Voters agreed that to stiff-arm an entire class of Islanders would make the community and the lives of all of us poorer. They were persuaded that steps could be taken to deal with the matter, though they winced at the expense Mr. Ryan estimated would be incurred to overcome the housing shortfall. There was widespread pitching in to get the hard work started.

But, being Islanders, they also wanted to do that hard work on their terms. That meant, for the most part, expensive, single family houses, for purchase by individuals or families that were working and, by mainland standards, reasonably well compensated. The key was heavy subsidy, and the payoff, for housing advocates, was that the project housing looked and felt like the Vineyard ought to look and feel, or at least it conformed to the advocates’ proprietary sense of what fits and what doesn’t. It was less about those in need of housing and more about how the housing we’d create would please us and keep our real estate values plumped up. Besides, till a few years ago, money was plentiful.

So, the progress was almost exclusively in non-commercial, uneconomic, subsidized projects, most of them small-scale, many not yet free of the mire of regulatory scrutiny and legal blocking actions. When Mr. Ryan updated his numbers in 2005, 95 affordable housing ownership units had been created, either from scratch or by rehab; and 83 year-round rentals had been made available, either by building new or rehabbing, or converting for year-round rental dwellings that had formerly been summer rental units. A total of 165 additional units had been permitted, were tied up in litigation, or were under construction. The need that had been documented in 2001 was 467, including below-market rentals, market rentals, and housing to own for long-term residents who had been renters during their Island residence of at least 10 years. In addition, in 2001, more than 12 percent of Island renters — that is, people who had found places to rent, as distinct from those who needed a place to rent — were experiencing “critical” problems, typically rents that were unaffordable.

In 2001, Mr.

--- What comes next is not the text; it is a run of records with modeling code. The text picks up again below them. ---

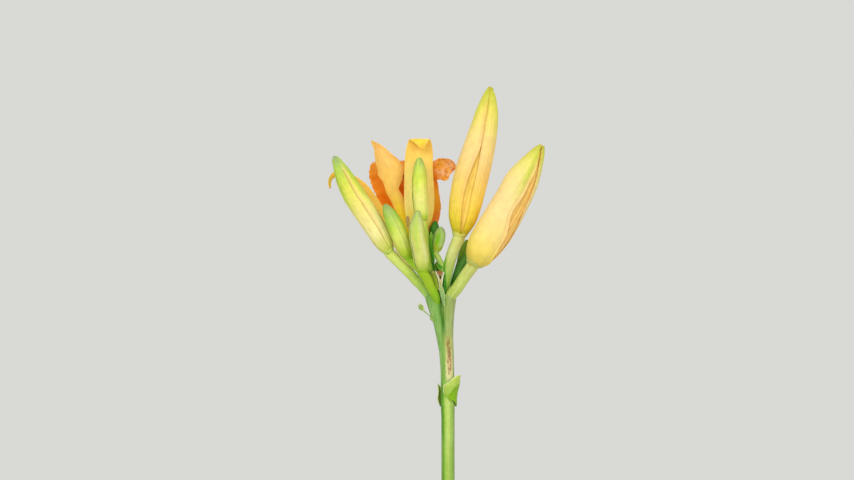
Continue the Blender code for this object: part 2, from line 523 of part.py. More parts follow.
def main():
    for thing in list(bpy.data.objects):
        bpy.data.objects.remove(thing)
    make_bottle()
    make_water()
    make_scape()
    make_scape_bract()
    make_small_pieces()
    for carried, (route, foot_radius, top_radius) in STALKS.items():
        ends = TUBE_ROUTE[:2] if carried == "flower_tube" else BUDS[carried][:2]
        axis = (Vector(ends[1]) - Vector(ends[0])).normalized()
        name = carried.replace("_bud", "_stalk").replace("_tube", "_stalk")
        make_stalk(name, route, foot_radius, top_radius, ends[0], axis)
    for name, bud in BUDS.items():
        colour = (0.55, 0.70, 0.18) if YOUNG_OUTLINE in bud else (0.94, 0.76, 0.20)
        make_bud(name, *bud, colour)
    make_tube()
    for name, sepal in SEPALS.items():
        make_blade(name, **sepal, colour=(0.95, 0.66, 0.16), rows=15, columns=4)
    for name, petal in PETALS.items():
        make_blade(name, **petal, colour=(0.90, 0.42, 0.05), rows=15, columns=6)
    for index in range(STAMEN_COUNT):
        angle = math.tau * (index + 0.5) / STAMEN_COUNT
        height = STAMEN_HEIGHT + STAMEN_VARIATION * math.cos(2 * angle)
        make_stamen(f"stamen_{index + 1}", angle, height, STAMEN_RING, ANTHER_RADIUS, STAMEN_SPREAD,
                    (0.62, 0.40, 0.10))
    make_stamen("pistil", 0.0, PISTIL_HEIGHT, 0.0, STIGMA_RADIUS, 0.0, (0.85, 0.60, 0.15))


main()
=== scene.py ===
import math

import bmesh
import bpy
import numpy as np
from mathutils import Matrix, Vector


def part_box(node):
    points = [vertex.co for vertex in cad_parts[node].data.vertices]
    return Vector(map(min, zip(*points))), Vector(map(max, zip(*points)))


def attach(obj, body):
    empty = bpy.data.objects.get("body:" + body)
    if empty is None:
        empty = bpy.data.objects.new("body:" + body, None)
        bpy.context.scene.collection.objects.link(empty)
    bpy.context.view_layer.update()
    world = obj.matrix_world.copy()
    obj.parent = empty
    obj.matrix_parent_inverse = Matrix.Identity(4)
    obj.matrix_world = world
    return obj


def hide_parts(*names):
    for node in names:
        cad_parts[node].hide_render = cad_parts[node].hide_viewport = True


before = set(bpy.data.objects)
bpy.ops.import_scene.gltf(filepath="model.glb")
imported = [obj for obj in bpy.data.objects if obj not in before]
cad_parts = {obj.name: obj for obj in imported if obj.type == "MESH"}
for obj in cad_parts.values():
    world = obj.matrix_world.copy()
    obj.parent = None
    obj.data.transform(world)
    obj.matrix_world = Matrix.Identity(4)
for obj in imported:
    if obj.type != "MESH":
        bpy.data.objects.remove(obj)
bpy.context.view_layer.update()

# A cut daylily in a clear glass bottle: one scape that forks into two arms, eleven stalks, ten closed
# buds and one open flower. Lengths are in millimetres until a mesh is made, and azimuths in degrees,
# from the front (-Y) towards the right (+X).

MM = 0.001
BODY = "root"

# The plant's measures. Routes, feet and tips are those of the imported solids.

# Each row: height, centre x, half distance between the two arms, left arm radius, right arm radius.
SCAPE_STATIONS = (
    (5.5, 0.6, 0, 3.3, 3.3),
    (100, -2.5, 0, 3.4, 3.4),
    (203, -5.8, 0, 3.4, 3.4),
    (236, -5.8, 0, 3.4, 3.4),
    (242, -5.9, 0, 3.7, 3.7),
    (248, -6, 0, 3.5, 3.5),
    (260, -6.1, 0, 3.5, 3.5),
    (270, -6.6, 0.35, 3.45, 3.4),
    (277, -7.3, 1.2, 3.25, 3),
    (284, -8, 2.2, 3.1, 2.9),
    (291, -8.9, 3.2, 3.6, 3.3),
    (297, -9.4, 4, 4.2, 3.9),
)
ARM_WAIST = 1.6                 # how far the web between the arms reaches from the centre line
SCAR_TOP = 278                  # height of the old wound's top
SCAR_SLANT = 0.25               # degrees that the wound's middle turns for each millimetre of height

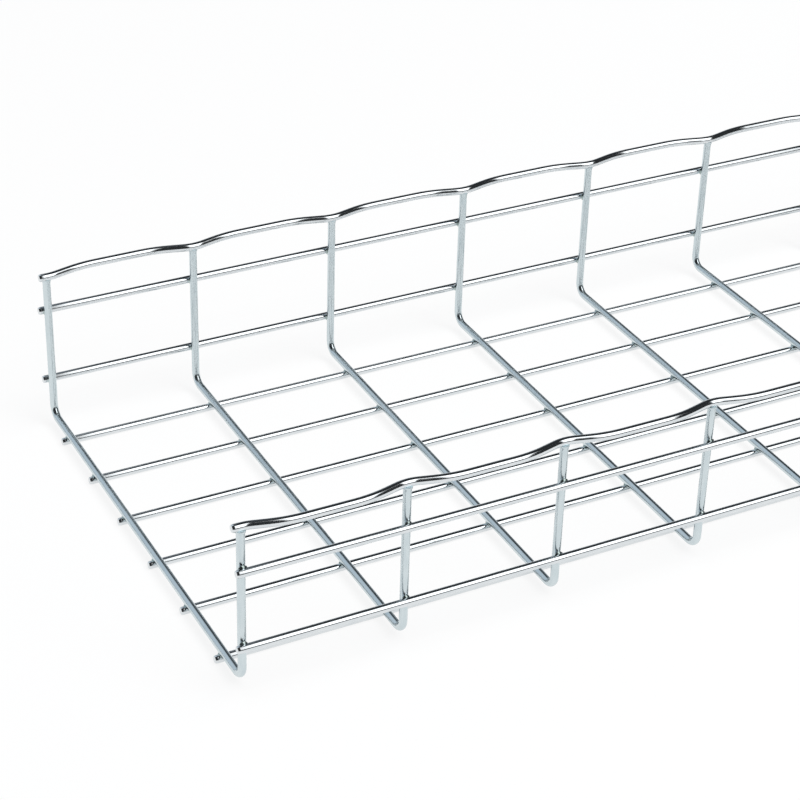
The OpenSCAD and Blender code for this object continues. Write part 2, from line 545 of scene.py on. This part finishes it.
def joined(operation, *masks):
    """Masks multiplied, so that only what lies in all of them stays, or the greatest of them."""
    total = masks[0]
    for mask in masks[1:]:
        total = add_node(
            tree, "ShaderNodeMath", {"operation": operation}, i0=total, i1=mask
        ).outputs[0]
    return total


overhead = lift.outputs[0]
box_mask = joined(
    "MULTIPLY",
    soft_edge(right, 0.10, 0.22),
    soft_edge(right, 0.61, 0.53),
    soft_edge(overhead, math.radians(17), math.radians(26)),
    soft_edge(overhead, math.radians(87), math.radians(79)),
)
# Behind the tray a pale wall on the left, and a dimmer strip low down on the right
left_wall = joined(
    "MULTIPLY",
    soft_edge(right, 0.32, -0.05),
    soft_edge(overhead, math.radians(98), math.radians(124)),
)
low_strip = add_node(
    tree,
    "ShaderNodeMath",
    {"operation": "MULTIPLY", 1: 0.38},
    i0=soft_edge(overhead, math.radians(144), math.radians(166)),
)
far_side = joined(
    "MULTIPLY",
    joined("MAXIMUM", left_wall, low_strip.outputs[0]),
    soft_edge(overhead, math.radians(180), math.radians(171)),
)
dark, wall = linear("#2E3032"), linear("#D2DCE6")
sky = add_node(tree, "ShaderNodeMix", {"data_type": "RGBA", 6: dark, 7: wall}, i0=far_side)
SOFTBOX = (2.2, 2.2, 2.2, 1)
lit = add_node(
    tree, "ShaderNodeMix", {"data_type": "RGBA", 7: SOFTBOX}, i0=box_mask, i6=sky.outputs[2]
)
studio = add_node(tree, "ShaderNodeBackground", {"Strength": 1.0}, Color=lit.outputs[2])
plain = add_node(tree, "ShaderNodeBackground", {"Color": (1, 1, 1, 1), "Strength": 1.0})
pick = add_node(
    tree,
    "ShaderNodeMixShader",
    i0=ray.outputs["Is Camera Ray"],
    i1=studio.outputs[0],
    i2=plain.outputs[0],
)
add_node(tree, "ShaderNodeOutputWorld", Surface=pick.outputs[0])

bpy.ops.object.light_add(type="AREA", location=(-0.3, -1.6, 4.5))
lamp = bpy.context.object
lamp.data.size = 4.5
lamp.data.energy = 260
lamp.visible_camera = False
lamp.visible_glossy = False
lamp.rotation_euler = (Vector((-0.3, 0, 0)) - lamp.location).to_track_quat("-Z", "Y").to_euler()

# --------------------------------------------------------------------- camera
# A long lens looks down on the near end of the tray from beyond its right wall.
bpy.ops.object.camera_add(
    location=(-1.8930, -1.0681, 0.8035),
    rotation=(math.radians(58.3488), math.radians(-1.4869), math.radians(-27.0745)),
)
camera = bpy.context.object
camera.data.sensor_width = 36
camera.data.lens = 102.515
camera.data.clip_start = 0.05
camera.data.clip_end = 100
bpy.context.scene.camera = camera
bpy.context.scene.view_settings.view_transform = "Standard"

Ryan estimated that more than $28 million in subsidies would be needed, in per-unit amounts of as much as $100,000, to put in place by 2005 the housing that was identified as needed in 2001. We haven’t spent nearly that much to date, though we’ve spent a very great deal, and the per-unit subsidies have been, in fact, much higher.

So, what’s been accomplished has not been nearly enough, and that it has almost all been the result of the efforts of too small a group of dedicated affordable housing supporters, relying on a combination of donations from generous individuals and businesses and, looking ahead, on the willingness of voters to put the bite on Vineyard taxpayers. Today, Island voters and taxpayers have no idea what the need for housing is, how it has changed over the decade and, most important, what would be a sound strategy going forward. We need a new plan.

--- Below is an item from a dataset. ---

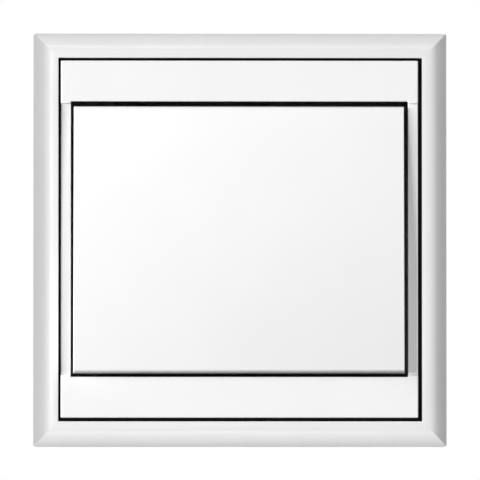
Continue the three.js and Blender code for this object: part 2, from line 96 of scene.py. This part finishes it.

MVHF, as Island Housing Trust has, is making a new start. That start must include a recognition that: a) modestly priced housing in a community should not be financed exclusively by public funds, though public may be key; and b) many modest-income families might prefer and ultimately benefit from privately developed housing with no strings, except the mortgage; c) that a variety of types of housing — rental and ownership — are crucial; and that d) people who are not Islanders know how to do this stuff — witness Morgan Woods, Island Elderly Housing, and federal funding sources for housing.

The conversation about affordable housing that raged in 2000 and 2001, and that has now withered significantly, needs badly to be revived, and not only in the small circle of affordable housing advocates who are heavily represented on the boards of the several nonprofit organizations that work feverishly in support of housing efforts. The debate must be wider, and here are several questions that should be a part of that debate:

Should subsidies drawn in largest part from taxpayers, many of whom do not vote here, and also from private individuals and organizations, be the chief funding source for the housing we need? Don’t the Land Bank’s two percent fee, as well as its acquisitions, all help to inflate the real estate prices, intensifying the challenge to efforts to secure housing for modest income Islanders, efforts already unable to keep up with the need? And if all of the affordable housing comes with subsidies and with the strings that are associated with subsidized housing and permanent affordability attached, limiting or eliminating the owner’s access to the appreciated value of his home equity, aren’t we creating a class of Islanders, unlike you or me, who forfeit one of the chief values of homeownership, namely the use of equity to send the kids to college or plan for retirement, or add a wing for an aged relative? Is it our determination to block even selective increases in residential density, as proposed for example in the Cozy Hearth plan? That sound, private initiative received appallingly little support from housing advocates and, doing so, frustrated commercial developers who may have been willing to increase the housing stock? Have we maintained control of housing growth in support of high real estate values and Island style by leaning on taxpayers and dimming the financial futures of a set of our neighbors?